Question 1: What does the weak-form efficient market hypothesis
(EMH) assume?

a) That current stock prices reflect all public and private
information
b) That current stock prices move in predictable patterns
c) That current stock prices reflect all security-market
information
d) That current stock prices reflect all easily obtainable
information
e) That current stock prices reflect all public information

Question 2: What is a filter rule?

a) A fundamental-analysis technique
b) A test of the semi-weak-form EMH
c) A test of the strong-form EMH
d) A test of the weak-form EMH
e) A trading technique
f) A test of the semistrong-form EMH

Question 3: Event studies test

a) market reaction to private information.
b) long-term market trends.
c) the strong-form EMH.
d) the semistrong-form EMH.
e) the weak-form EMH.

Question 4: Evidence for the semistrong-form EMH is

a) weak. Event studies and studies predicting rates of return
over time or for a cross section of stocks tend not to support
the semistrong-form EMH.
b) strong. Event studies and studies predicting rates of return
over time or for a cross section of stocks strongly support the
semistrong-form EMH.
c) mixed. Event studies tend not to support the semistrong-form
EMH, while studies predicting rates of return over time or for a
cross section of stocks do tend to support it.
d) mixed. Event studies tend to support the semistrong-form EMH,
while studies predicting rates of return over time or for a cross
section of stocks tend not to support it.

Answer 1: c

Rationale & Reference:
The weak-form EMH assumes that current stock prices reflect all
security-market information, which includes historic sequence of
prices, rates of return, trading volume data, and other
market-generated information such as odd-lot transactions and
block trades.

Reilly & Brown, p. 211

Answer 2: e

Rationale & Reference:
A filter rule is a decision rule for technical analysis, which
assumes that security-market information can be used to generate
above-average profits. With a filter rule, an investor trades a
stock when the price change exceeds a filter value. For example,
if there is a 5% filter, a technician would buy the stock if it
rose by more than 5% because of anticipated further gains. If the
stock fell by more than 5%, a technician would sell the stock if
it was in his portfolio, or perhaps even sell it short, to take
advantage of anticipated further declines.

Reilly & Brown, p. 214

Answer 3: d

Rationale & Reference:
Event studies test the effects on securities prices of the
announcement of public information concerning important events.
The weak-form EMH only assumes that security-market information
is reflected in prices. Most of the events studied instead
provide nonmarket public information, so event studies are more
suited for testing the semistrong-form EMH, which does assume
that nonmarket public information is reflected in prices. The
strong-form EMH, while also assuming that this type of
information is reflected in prices, also assumes that private
information is reflected in prices as well, so tests of the
effects of private information on returns are better suited to
testing the strong-form EMH.

Reilly & Brown, p. 229

Answer 4: d

Rationale & Reference:

Evidence from the tests of the semistrong-form EMH is mixed. The
hypothesis received very strong support from event studies, with
only exchange listing studies providing mixed results. By
contrast, studies on predicting rates of return over time or for
a cross section of stocks tended not to support the
semistrong-form EMH. Studies presenting evidence contrary to the
hypothesis included those on dividend yields, risk premiums,
calendar patterns, quarterly earnings surprises, firm size, level
of firm neglect and the E/P and BV/MV ratios. Reilly & Brown, p. 234

*** Level II

Question: Describe the focus competitive strategy.

Answer:

In a focus strategy, a firm selects a segment or group of
segments in the industry and tailors its strategy to serving them
to the exclusion of others. The focuser seeks to achieve a
competitive advantage in its target segments even though it does
not have a competitive advantage overall.

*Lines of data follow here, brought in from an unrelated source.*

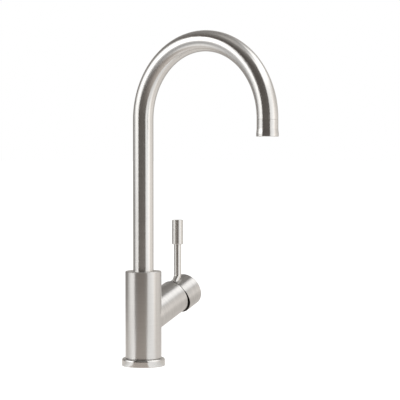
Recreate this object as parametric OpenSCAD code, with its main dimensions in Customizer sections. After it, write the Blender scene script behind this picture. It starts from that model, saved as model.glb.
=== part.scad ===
// Gooseneck bar faucet with a side lever on an upward-sloping branch.
// Millimetres. The origin is the centre of the foot ring's underside, on the deck.
// +Z is up, the spout reaches towards -Y, and the branch and lever point towards +X.

/* [Foot ring] */
// Outside diameter of the foot ring
foot_d = 46.6; // [44:0.2:56]
// Height of the foot ring
foot_h = 8.2; // [7:0.2:12]
// Radius of the ring's rounded top edge
foot_edge = 2.4; // [0.6:0.2:3]
// Thickness of the ledge that carries the column
foot_ledge = 2.4; // [2:0.1:4]
// Width of the flat gasket under the ring
gasket_w = 2.6; // [1.6:0.1:2.6]
// Thickness of the flat gasket
gasket_t = 1.5; // [1:0.1:1.8]

/* [Column] */
// Diameter of the column
column_d = 39; // [38:0.5:42]
// Height of the column's top above the deck
column_top = 102; // [98:1:125]
// Bevel round the column's top edge
column_bevel = 0.6; // [0.2:0.1:1.5]
// Step from the column's side in to its lower spigot
foot_step = 2; // [1.4:0.1:2.4]
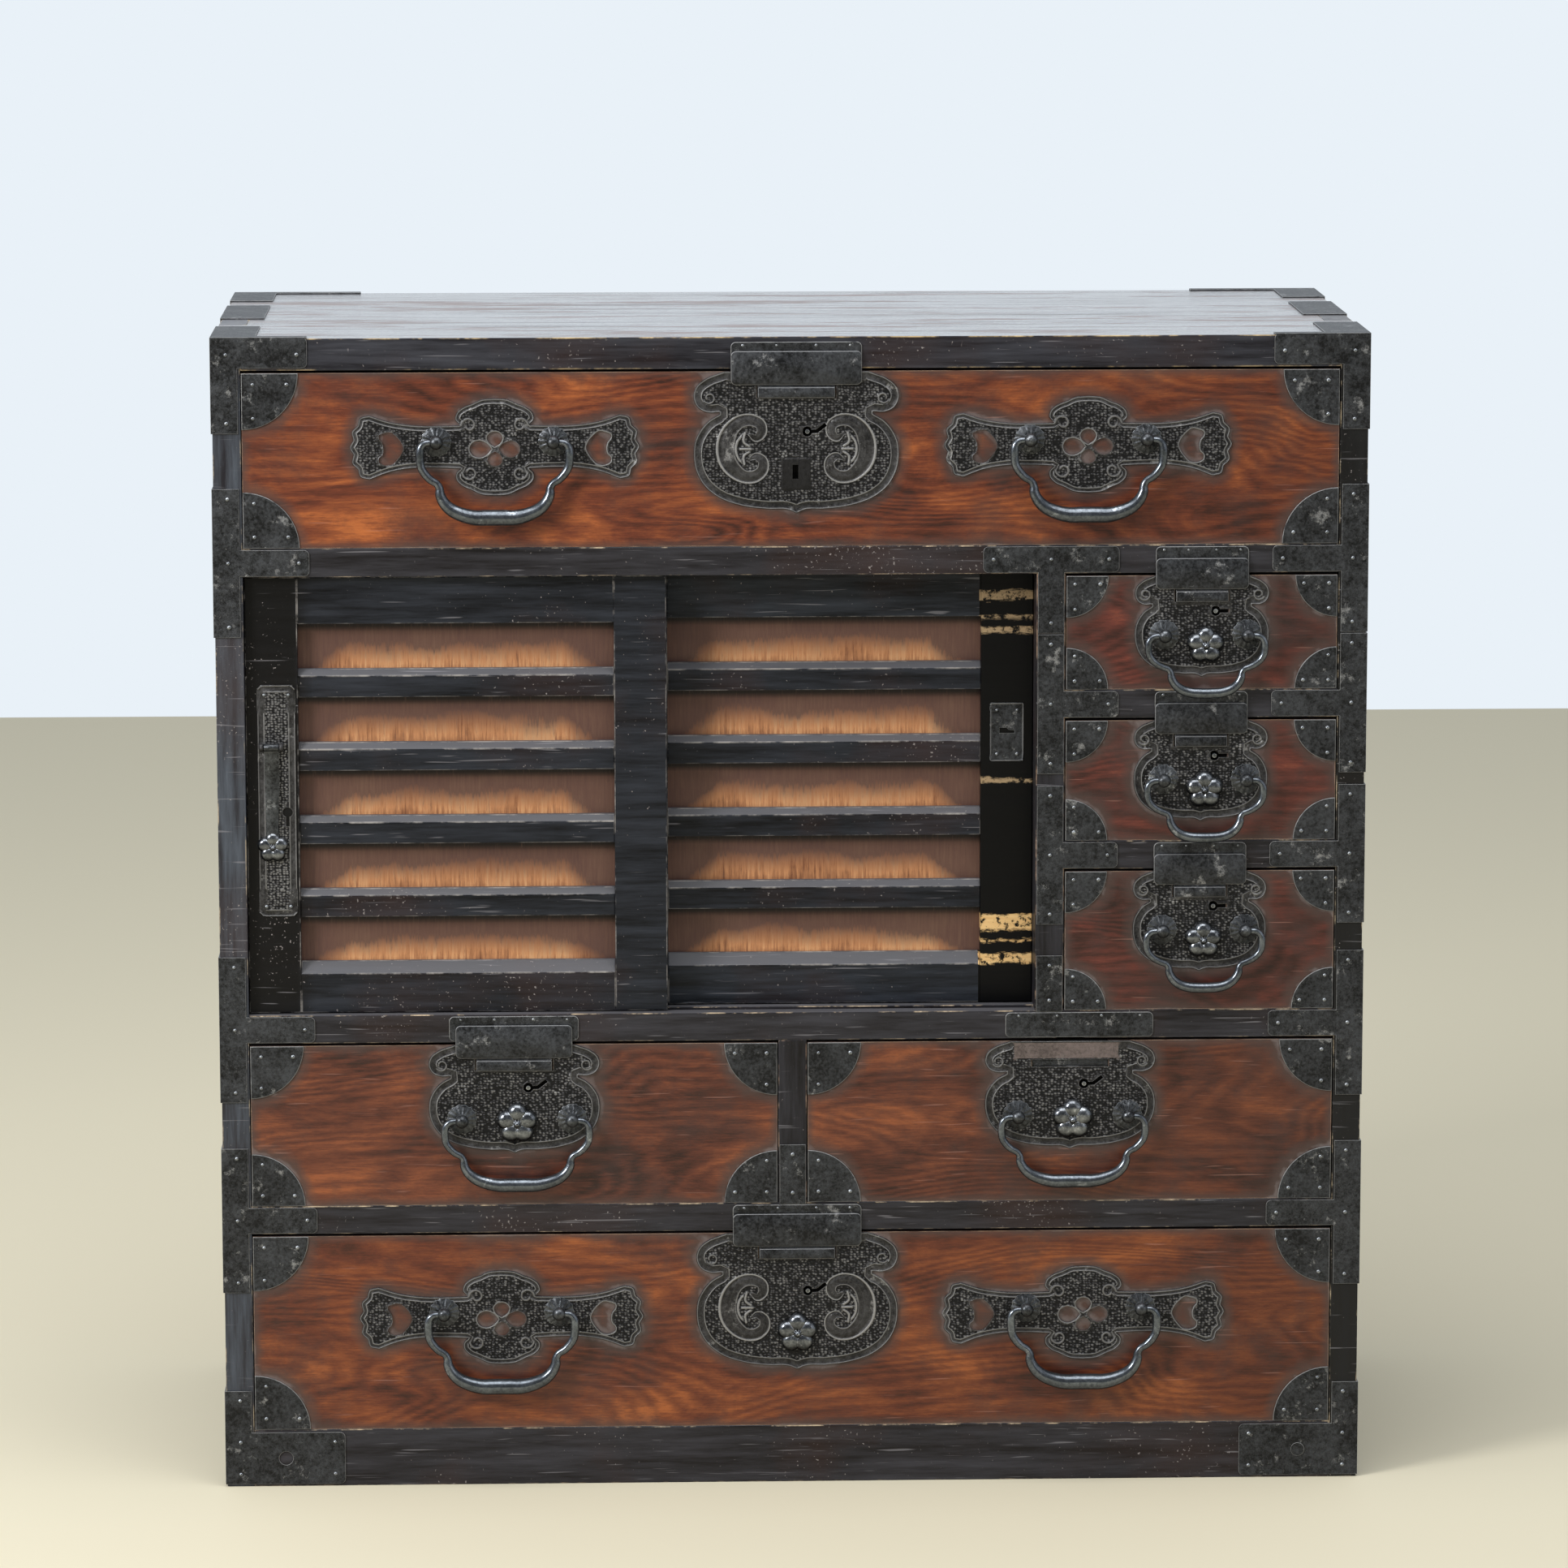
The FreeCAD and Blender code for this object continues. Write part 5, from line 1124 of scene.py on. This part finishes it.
def post(x, z):
    """A fluted base, a stem and a ball round the pin's axis, in mm."""
    base = disc_part(x, z, 1.0, lambda s, a: 11.6 * s * (1 + 0.035 * s * math.cos(14 * a)),
                     lambda s, a: 2.9 * (1 - s ** 2.2) * (1 - 0.22 * s * (1 - math.cos(14 * a))) + 0.35)
    turned = [(4.2, -8.5), (4.0, -4.5), (4.6, -3.9), (5.4, -1.9), (5.5, 0.0), (5.1, 2.1), (3.9, 3.9),
              (2.0, 5.1)]
    rows = [(x + a, PIN_PROUD + out, z + b) for radius, out in turned for a, b in circle(radius, 24)]
    return [base, closed_rings(rows, 24)]


def blossom(x, z, radius, back, tall):
    """Five domed petals, each a round cushion of its own, and a higher heart, in mm."""
    petal, ring, heart = 0.50 * radius, 0.53 * radius, 0.23 * radius

    def turned(a):
        return (a - math.pi / 2 + math.pi / 5) % (2 * math.pi / 5) - math.pi / 5

    def radii(s, a):
        return s * (ring * math.cos(turned(a)) + math.sqrt(petal ** 2 - (ring * math.sin(turned(a))) ** 2))

    def heights(s, a):
        out = radii(s, a)
        off = math.hypot(out * math.cos(turned(a)) - ring, out * math.sin(turned(a)))
        cushion = 0.74 * tall * math.sqrt(max(1 - (off / petal) ** 2.6, 0.0))
        middle = tall * math.sqrt(max(1 - (out / heart) ** 2.4, 0.0))
        return max(cushion, middle, 0.16 * tall)
    return disc_part(x, z, back, radii, heights, 100, 16)


def rounded_plate(x0, x1, z0, z1, back, face, corner, soft):
    """A flat plate with round corners and a soft front edge, in mm."""
    rows, steps = [], 6
    rings = [(0.0, back), (0.0, face - soft), (soft * 0.3, face - soft * 0.3), (soft, face)]
    for inset, proud in rings:
        radius = max(corner - inset, 0.05)
        for cx, cz, first in ((x1 - corner, z1 - corner, 0), (x0 + corner, z1 - corner, 90),
                              (x0 + corner, z0 + corner, 180), (x1 - corner, z0 + corner, 270)):
            for k in range(steps + 1):
                a = math.radians(first + 90 * k / steps)
                rows.append((cx + radius * math.cos(a), proud, cz + radius * math.sin(a)))
    count = len(rows) // len(rings)
    rows, faces, _ = closed_rings(rows, count)
    rise = np.zeros(len(rows))
    rise[2 * count:3 * count] = 0.45
    return rows, faces, {"rise": rise}


# %% Lock plates, pull plates, posts and bolts of every drawer
TAB_LOW = 20.5
BOLT_BACK = -5.8

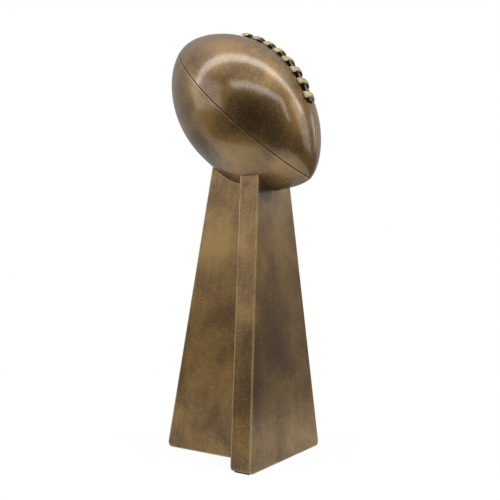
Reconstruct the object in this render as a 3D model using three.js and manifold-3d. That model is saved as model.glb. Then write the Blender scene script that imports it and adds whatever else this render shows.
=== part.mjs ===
// Football tower trophy: an American football standing on its point on a T-plan tapered tower,
// cast in bronze-filled resin. Millimetres, +Z up. The origin is on the surface the trophy stands
// on, straight below the ball's centre. -Y is the front, which the ball's lower end leans over.
import * as THREE from "three";
import { mergeVertices } from "three/addons/utils/BufferGeometryUtils.js";
import Module from "manifold-3d";

const wasm = await Module();
wasm.setup();

// ---------------------------------------------------------------- driving dimensions
const CLEARANCE = 0.3; // between pieces that touch
const CASTING_WALL = 4.5; // resin wall of the ball and the tower

const BALL_HALF_LENGTH = 90.3;
const BALL_RADIUS = 53.7;
const BALL_TAPER = 1.48; // 1 would be an ellipsoid; more makes the ends more pointed
const BALL_CENTRE_HEIGHT = 286.6;
const UNDERSIDE_SWELL = 0.095; // how far out of round the ball is below its lower tip
const SWELL_START = -5; // along the long axis, past the ball's middle
const SWELL_END = -75; // along the long axis, near the lower tip
const BALL_TILT = THREE.MathUtils.degToRad(45.7); // the long axis, above level, towards the back

const SLAB_FOOT_HALF_WIDTH = 53.15;
const SLAB_SIDE_LEAN = 0.126; // inward travel for each millimetre of height
const SLAB_FRONT_AT_FOOT = -41.6; // Y of the slab's front face at the foot
const SLAB_FRONT_LEAN = 0.0503;
const SLAB_THICKNESS = 17.7;

const STEM_FOOT_HALF_THICKNESS = 22.9;
const STEM_SIDE_LEAN = 0.05;
const STEM_BACK_AT_FOOT = 63.5; // Y of the stem's back face at the foot
const STEM_BACK_LEAN = 0.1574;

const FOOT_CORNER_RADIUS = 4; // rounded lower corners of both castings
const BLANK_TOP = 250; // the tower is cast up to here and cut away by the ball
const CAVITY_TOP = 186; // above this both castings are solid
const FOOT = 0.5; // lowest level of the castings, which the felt stands proud of
const FELT_THICKNESS = 1.2;
const PLATE_BOTTOM = FELT_THICKNESS + CLEARANCE;
const PLATE_THICKNESS = 3;
const PLATE_TOP = PLATE_BOTTOM + PLATE_THICKNESS;
const PLATE_INSET = 2.5; // plate and felt, in from the tower's outline

const LACE_COUNT = 8;
const LACE_SPACING = 11.9; // along the ball's long axis
const LACING_MIDDLE = -1.2; // along the ball's long axis, a little nearer its lower end
const LACE_WIDTH = 5.2;
const LACE_HEIGHT = 4.2; // crest above the ball
const LACE_THICKNESS = 2;
const LACE_END_DROP = 2.6; // how much lower a cross lace's ends are than its crest
const LACE_HALF_ANGLE = THREE.MathUtils.degToRad(8.6); // reach to each side of the ball's crest
const CORD_RADIUS = 1.4;
const CORD_LIFT = 0.6; // the cord's centre, above the ball's surface
const CORD_HALF_LENGTH = 45.6;
const CHANNEL_HALF_WIDTH = 5.6;
const CHANNEL_HALF_LENGTH = 46.6;
const CHANNEL_DEPTH = 2.4;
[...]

The focus strategy has two variants:

1. In cost focus, a firm seeks a cost advantage in its target
segment. Cost focus exploits difference in cost behavior in some
segments.

2. In differentiation focus, a firm seeks differentiation in its
target segment. Differentiation focus exploits the special needs
of buyers in certain segments.

Both variants rest on differences between a focuser's target
segments and other segments in the industry. Target segments must
either have buyers with unusual needs or else the production and
delivery system that best serve the target segment must differ
from that of other industry segments. Cost focus exploits
differences in cost behavior in some segments, while
differentiation focus exploits the distinct needs of buyers in
certain segments. A focuser can achieve competitive advantage by
dedicating itself to the segments exclusively.

A company adhering to a focus strategy should serve and
capitalize on limited industry segments because other firms may
not be minimizing costs in each segment or satisfying each
segment's specific needs. A focuser takes advantage of
suboptimization in either direction by broadly targeted
competitors. Competitors may be underperforming in meeting the
needs of a particular segment, which opens the possibility for
differentiation focus. Competitors may also overperform, which
results in them bearing higher than necessary costs.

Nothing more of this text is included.